Where, however, a question exists as to whether the insurance policy affords coverage for the allegations in the suit against the insured, the insurer must either defend the action under a reservation of rights or it must seek a declaratory judgment regarding its obligations to the insured. Trovillian v. U.S. Fidelity and Guaranty Co., 130 Ill.App.3d 694, 474 N.E.2d 953 (5th Dist. 1985). It may do both. If it defends the suit under a reservation of rights and simultaneously files a declaratory judgment action on the coverage question, separate counsel will be required, one to defend the insured in the underlying suit and one to prosecute the declaratory judgment action on behalf of the insurer. Thus, divided loyalties are avoided.
Finally, Where the interests of the insurance company and its insured are in direct conflict, such that a finding of facts indicative of a lack of coverage will benefit the insurer to the detriment of the insured, the insurer will not be permitted to control, or even to participate in, the defense. In such a case, the insured is entitled to representation by counsel of his own choosing, and the insurer's duty to defend is satisfied by reimbursement of the insured for the costs of the defense. Thornton v. Paul, 74 Ill.2d 132, 384 N.E.2d 335, 343 (1978). Illinois Municipal League Risk Management Assn. v. Terry Seibert, 223 Ill.App.3d 864, 585 N.E.2d 1130 (4th Dist. 1992). In that event, general counsel would certainly be entitled to edit whatever reports might be sent to the insurer as a matter of information.

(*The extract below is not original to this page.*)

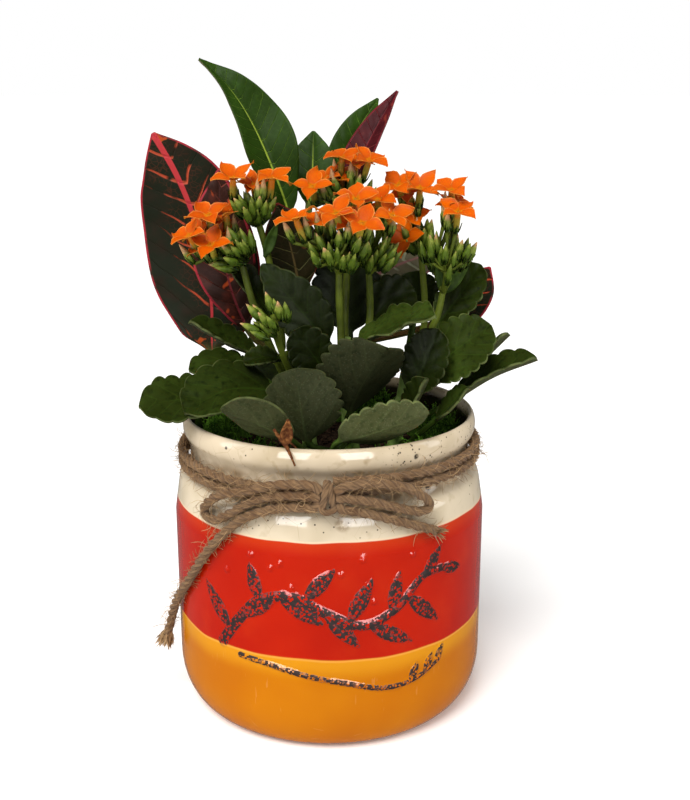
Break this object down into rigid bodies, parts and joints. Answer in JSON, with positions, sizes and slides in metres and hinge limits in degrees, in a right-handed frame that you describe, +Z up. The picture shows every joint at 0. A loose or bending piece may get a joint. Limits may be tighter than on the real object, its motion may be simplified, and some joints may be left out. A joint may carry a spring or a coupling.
{
  "type": "potted plant",
  "caption": "Orange-flowered succulent and a variegated foliage plant growing together in a small glazed jar-shaped pot with a twine bow.",
  "frame": {"origin": "centre of the pot's flat underside", "axes": "+Z up along the pot's axis, -Y towards the front with the twine bow, +X to the right seen from the front"},
  "size_m": [0.1483, 0.1242, 0.2458],
  "materials": {
    "glaze": "gloss",
    "soil": "matte",
    "moss": "matte",
    "dried_twig": "matte",
    "jute_twine": "matte",
    "kalanchoe_stem": "satin",
    "croton_bark": "matte",
    "kalanchoe_leaf": "satin",
    "croton_leaf_green": "satin",
    "croton_leaf_dark": "satin",
    "kalanchoe_flowers": "satin"
  },
  "bodies": {
    "root": {"croton_leaf_far_right": "croton_leaf_dark", "croton_leaf_front_dark": "croton_leaf_dark", "croton_leaf_left_inner": "croton_leaf_dark", "croton_leaf_left_large": "croton_leaf_dark", "croton_leaf_middle": "croton_leaf_green", "croton_leaf_right_back": "croton_leaf_green", "croton_leaf_right_narrow": "croton_leaf_green", "croton_leaf_right_red": "croton_leaf_dark", "croton_leaf_tall": "croton_leaf_green", "croton_stem": "croton_bark", "dried_twig": "dried_twig", "flower_spray_back": "kalanchoe_flowers", "flower_spray_closed": "kalanchoe_flowers", "flower_spray_front": "kalanchoe_flowers", "flower_spray_left_high": "kalanchoe_flowers", "flower_spray_left_low": "kalanchoe_flowers", "flower_spray_middle": "kalanchoe_flowers", "flower_spray_right": "kalanchoe_flowers", "flower_spray_right_back": "kalanchoe_flowers", "kalanchoe_leaf_back_dark": "kalanchoe_leaf", "kalanchoe_leaf_back_high": "kalanchoe_leaf", "kalanchoe_leaf_centre_back": "kalanchoe_leaf", "kalanchoe_leaf_centre_high": "kalanchoe_leaf", "kalanchoe_leaf_centre_low": "kalanchoe_leaf", "kalanchoe_leaf_front_curl": "kalanchoe_leaf", "kalanchoe_leaf_front_left": "kalanchoe_leaf", "kalanchoe_leaf_front_middle": "kalanchoe_leaf", "kalanchoe_leaf_front_right": "kalanchoe_leaf", "kalanchoe_leaf_front_rolled": "kalanchoe_leaf", "kalanchoe_leaf_front_upper": "kalanchoe_leaf", "kalanchoe_leaf_left_back": "kalanchoe_leaf", "kalanchoe_leaf_left_curl": "kalanchoe_leaf", "kalanchoe_leaf_left_front": "kalanchoe_leaf", "kalanchoe_leaf_left_high": "kalanchoe_leaf", "kalanchoe_leaf_left_tip": "kalanchoe_leaf", "kalanchoe_leaf_left_upper": "kalanchoe_leaf", "kalanchoe_leaf_rear_left": "kalanchoe_leaf", "kalanchoe_leaf_rear_middle": "kalanchoe_leaf", "kalanchoe_leaf_rear_right": "kalanchoe_leaf", "kalanchoe_leaf_right_broad": "kalanchoe_leaf", "kalanchoe_leaf_right_edge": "kalanchoe_leaf", "kalanchoe_leaf_right_inner": "kalanchoe_leaf", "kalanchoe_leaf_right_long": "kalanchoe_leaf", "kalanchoe_leaf_right_small": "kalanchoe_leaf", "kalanchoe_leaf_right_upper": "kalanchoe_leaf", "kalanchoe_stem_centre": "kalanchoe_stem", "kalanchoe_stem_left": "kalanchoe_stem", "kalanchoe_stem_right": "kalanchoe_stem", "moss": "moss", "pot": "glaze", "potting_soil": "soil", "twine_knot": "jute_twine", "twine_loop_left": "jute_twine", "twine_loop_right": "jute_twine", "twine_tail_left": "jute_twine", "twine_tail_right": "jute_twine", "twine_wrap": "jute_twine"}
  },
  "joints": []
}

With respect to the feared breach of the "cooperation clause", such a clause is ordinarily designed to protect the insurer's interests and to prevent collusion between the insured and the injured party.

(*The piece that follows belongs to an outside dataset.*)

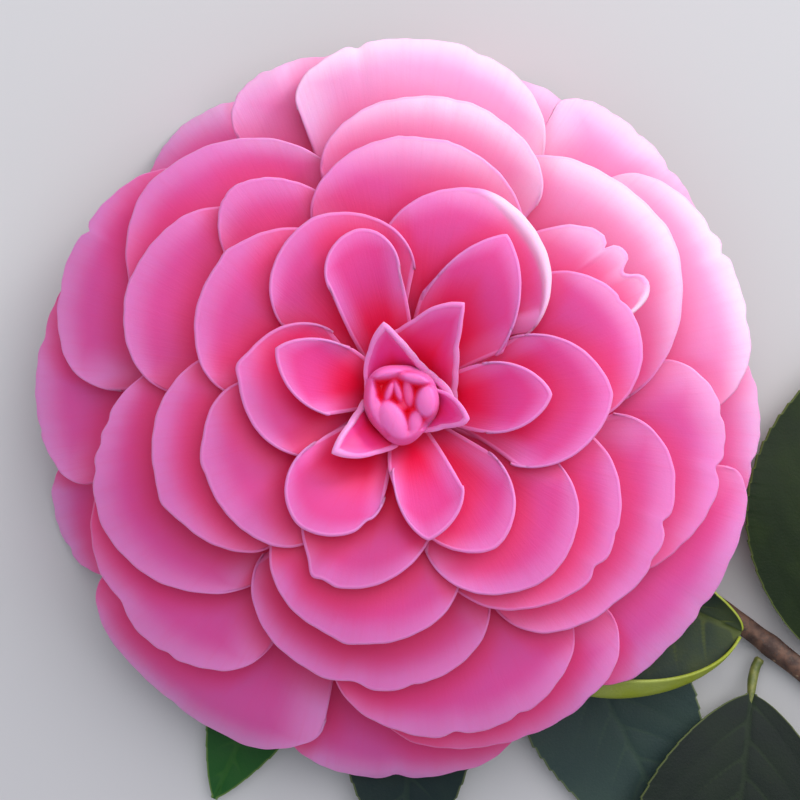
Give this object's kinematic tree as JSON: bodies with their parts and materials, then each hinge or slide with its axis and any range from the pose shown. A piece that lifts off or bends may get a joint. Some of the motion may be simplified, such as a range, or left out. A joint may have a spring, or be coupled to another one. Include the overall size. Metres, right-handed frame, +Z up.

(M.F.A. Mutual Ins. Co. v. Cheek (1977) 66 Ill.2d 492, 496). While the provisions of the particular clause in question are not detailed in the inquiry, the usual cooperation clause imposes upon the insured the duty to assist the insurer in the conduct of suits against the insured and to give such information and assistance as the insurer may reasonably require in that connection.
However, the Committee does not believe that the insured has the duty under the "cooperation clause" to reveal adverse information concerning possible late notice, misrepresentation, or other matters which may prejudice the insured's coverage under the policy. To the extent that the reports to the insurer may involve any such disclosures, it is the Committee's opinion that the insured's general counsel has a right to insist that they be deleted, since the insured's duty to cooperate with the insurer in the conduct of the litigation does not extend to incriminating itself with respect to possible policy defenses of the insurer. In such circumstances, the retained attorney must refrain from disclosing any such facts, since he has the same obligation in his representation of the insured as if he had been personally retained by the insured. (Allstate Ins. Co. v. Keller, 17 Ill.App.2d 44, 149 N.E.2d 482)

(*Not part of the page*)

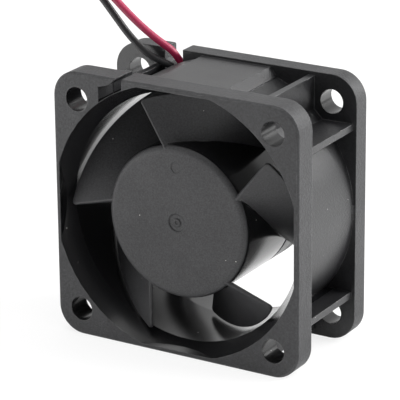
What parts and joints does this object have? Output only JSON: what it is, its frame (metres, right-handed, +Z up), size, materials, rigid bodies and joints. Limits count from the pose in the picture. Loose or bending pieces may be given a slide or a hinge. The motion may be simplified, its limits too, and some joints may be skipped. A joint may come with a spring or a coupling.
{
  "type": "axial cooling fan",
  "caption": "Square framed axial fan for cooling electronics, with a bladed rotor on ball bearings, a brushless motor in the hub and two loose leads.",
  "frame": {"origin": "middle of the bottom edge of the square frame, on the surface that the fan stands on", "axes": "+Z up, the fan's axis along Y at half the frame's height, air in at the front (-Y) face and out at the back (+Y)"},
  "size_m": [0.0729, 0.0279, 0.0543],
  "materials": {
    "housing_plastic": "fine texture",
    "impeller_plastic": "fine texture",
    "yoke_steel": "zinc plated",
    "magnet_ferrite": "bonded ferrite",
    "shaft_steel": "ground",
    "sleeve_brass": "turned",
    "bearing_steel": "polished",
    "ball_steel": "polished",
    "cage_steel": "pressed sheet",
    "spring_steel": "drawn wire",
    "washer_plastic": "smooth",
    "clip_steel": "phosphated",
    "core_steel": "stacked sheet",
    "insulator_nylon": "satin",
    "winding_copper": "enamelled copper wire",
    "pin_metal": "tinned",
    "board_laminate": "solder mask",
    "part_black": "moulded epoxy",
    "capacitor_ceramic": "fired ceramic",
    "solder_tin": "solder",
    "red_insulation": "satin",
    "black_insulation": "satin",
    "tinned_wire": "tinned strands",
    "blank_foil": "satin foil"
  },
  "bodies": {
    "frame": {"housing": "housing_plastic", "foil_disc": "blank_foil", "bearing_sleeve": "sleeve_brass", "front_bearing_outer_ring": "bearing_steel", "front_bearing_shields": "cage_steel", "rear_bearing_outer_ring": "bearing_steel", "rear_bearing_shields": "cage_steel", "stator_core": "core_steel", "front_insulator": "insulator_nylon", "rear_insulator": "insulator_nylon", "windings": "winding_copper", "terminal_pins": "pin_metal", "circuit_board": "board_laminate", "position_sensor": "part_black", "driver_chip": "part_black", "capacitor": "capacitor_ceramic", "resistors": "part_black", "solder_joints": "solder_tin", "red_held_lead": "red_insulation", "red_lead": "red_insulation", "red_lead_coil": "red_insulation", "red_lead_tip": "tinned_wire", "black_held_lead": "black_insulation", "black_lead": "black_insulation", "black_lead_coil": "black_insulation", "black_lead_tip": "tinned_wire"},
    "rotor": {"impeller": "impeller_plastic", "rotor_yoke": "yoke_steel", "rotor_magnet": "magnet_ferrite", "shaft": "shaft_steel", "preload_spring": "spring_steel", "front_bearing_inner_ring": "bearing_steel", "rear_bearing_inner_ring": "bearing_steel", "washer": "washer_plastic", "retaining_clip": "clip_steel"},
    "front_cage": {"front_bearing_balls": "ball_steel", "front_bearing_cage": "cage_steel"},
    "rear_cage": {"rear_bearing_balls": "ball_steel", "rear_bearing_cage": "cage_steel"}
  },
  "joints": [
    {"name": "rotor_spin", "type": "hinge", "parent": "frame", "child": "rotor", "pos_m": [0, 0, 0.02], "axis": [0, -1, 0], "continuous": true},
    {"name": "front_cage_spin", "type": "hinge", "parent": "frame", "child": "front_cage", "pos_m": [0, 0, 0.02], "axis": [0, -1, 0], "continuous": true},
    {"name": "rear_cage_spin", "type": "hinge", "parent": "frame", "child": "rear_cage", "pos_m": [0, 0, 0.02], "axis": [0, -1, 0], "continuous": true}
  ],
  "couplings": [
    {"joint": "front_cage_spin", "follows": "rotor_spin", "ratio": 0.3889},
    {"joint": "rear_cage_spin", "follows": "rotor_spin", "ratio": 0.3889}
  ]
}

If the retained counsel and general counsel cannot agree on the content of reports with regard to the "cooperation clause" question, counsel retained by the insurer should advise general counsel that the particular deletions or omissions may expose the insured to a claim of breach of cooperation by the insurer. If the conflict becomes irreconcilable, retained counsel should move for leave to withdraw pursuant to Rule 1.16(b)(D) so as not to jeopardize the attorney-client relationship with either the insurer or the insured.
The Committee also cautions that any claim of "privilege" by general counsel with respect to the attorney's reports to the insurer should be examined in light of the principles recited in
Waste Management v. International Surplus Lines, 144 Ill.2d 178, 579 N.E.2d 322 (1991). In that case, the Illinois Supreme Court stressed the considerations of public policy which require encouragement of full disclosure by an insured to its insurer. The court pointed out that the "common interest doctrine" recognizes that, where an attorney acts for two different parties having a common interest, communications by either party to the attorney are not necessarily privileged in a subsequent controversy between the two parties. This is especially true, the court stated, where an insured and its insurer initially have a common interest in defending an action against the insured. The court held that the insurer was entitled to production of defense files, based upon the
contractual obligations under the policy and the "common interest doctrine", and that neither the attorney-client nor the "work product" exceptions to discovery (Supreme Court Rule 201(b)(2)) were applicable.
References
- Rogers v. Robson, Masters, Ryan, Brumund and Belon, 74 Ill.App.3d 467, 392 N.E.2d 1365, 1371 (3rd Dist. 1979)
- Trovillian v. U.S. Fidelity and Guar, Co., 130 Ill.App.3d 694, 474 N.E.2d 953 (5th Dist. 1985)
- Thornton v. Paul, 74 Ill.2d 132, 384 N.E.2d 335, 343 (1978)
- Illinois Municipal League Risk Management Assn. v. Terry Seibert, 223 Ill.App.3d 864, 585 N.E.2d 1130 (4th Dist. 1992)
- M.F.A. Mutual Ins. Co. v. Cheek (1977) 66 Ill.2d 492, 496
- Allstate Ins. Co. v. Keller, 17 Ill.App.2d 44, 149 N.E.2d 482 (1958)
- Waste Management v. International Surplus Lines, 144 Ill.2d 178, 579 N.E.2d 322 (1991)
- ISBA Opinions on Professional Conduct, Nos. 216 and 89-17
- 1990 Illinois Rules of Professional Conduct, Rules 1.16(b)(D) and 5.4
Note
This Opinion was AFFIRMED by the Board of Governors in May 2010. Please see the 2010 Illinois Rules of Professional Conduct . This opinion was affirmed based on its general consistency with the 2010 Rules, although the specific standards referenced in it may be different from the 2010 Rules. Readers are encouraged to review and consider other applicable Rules and Comments, as well as any applicable case law or disciplinary decisions.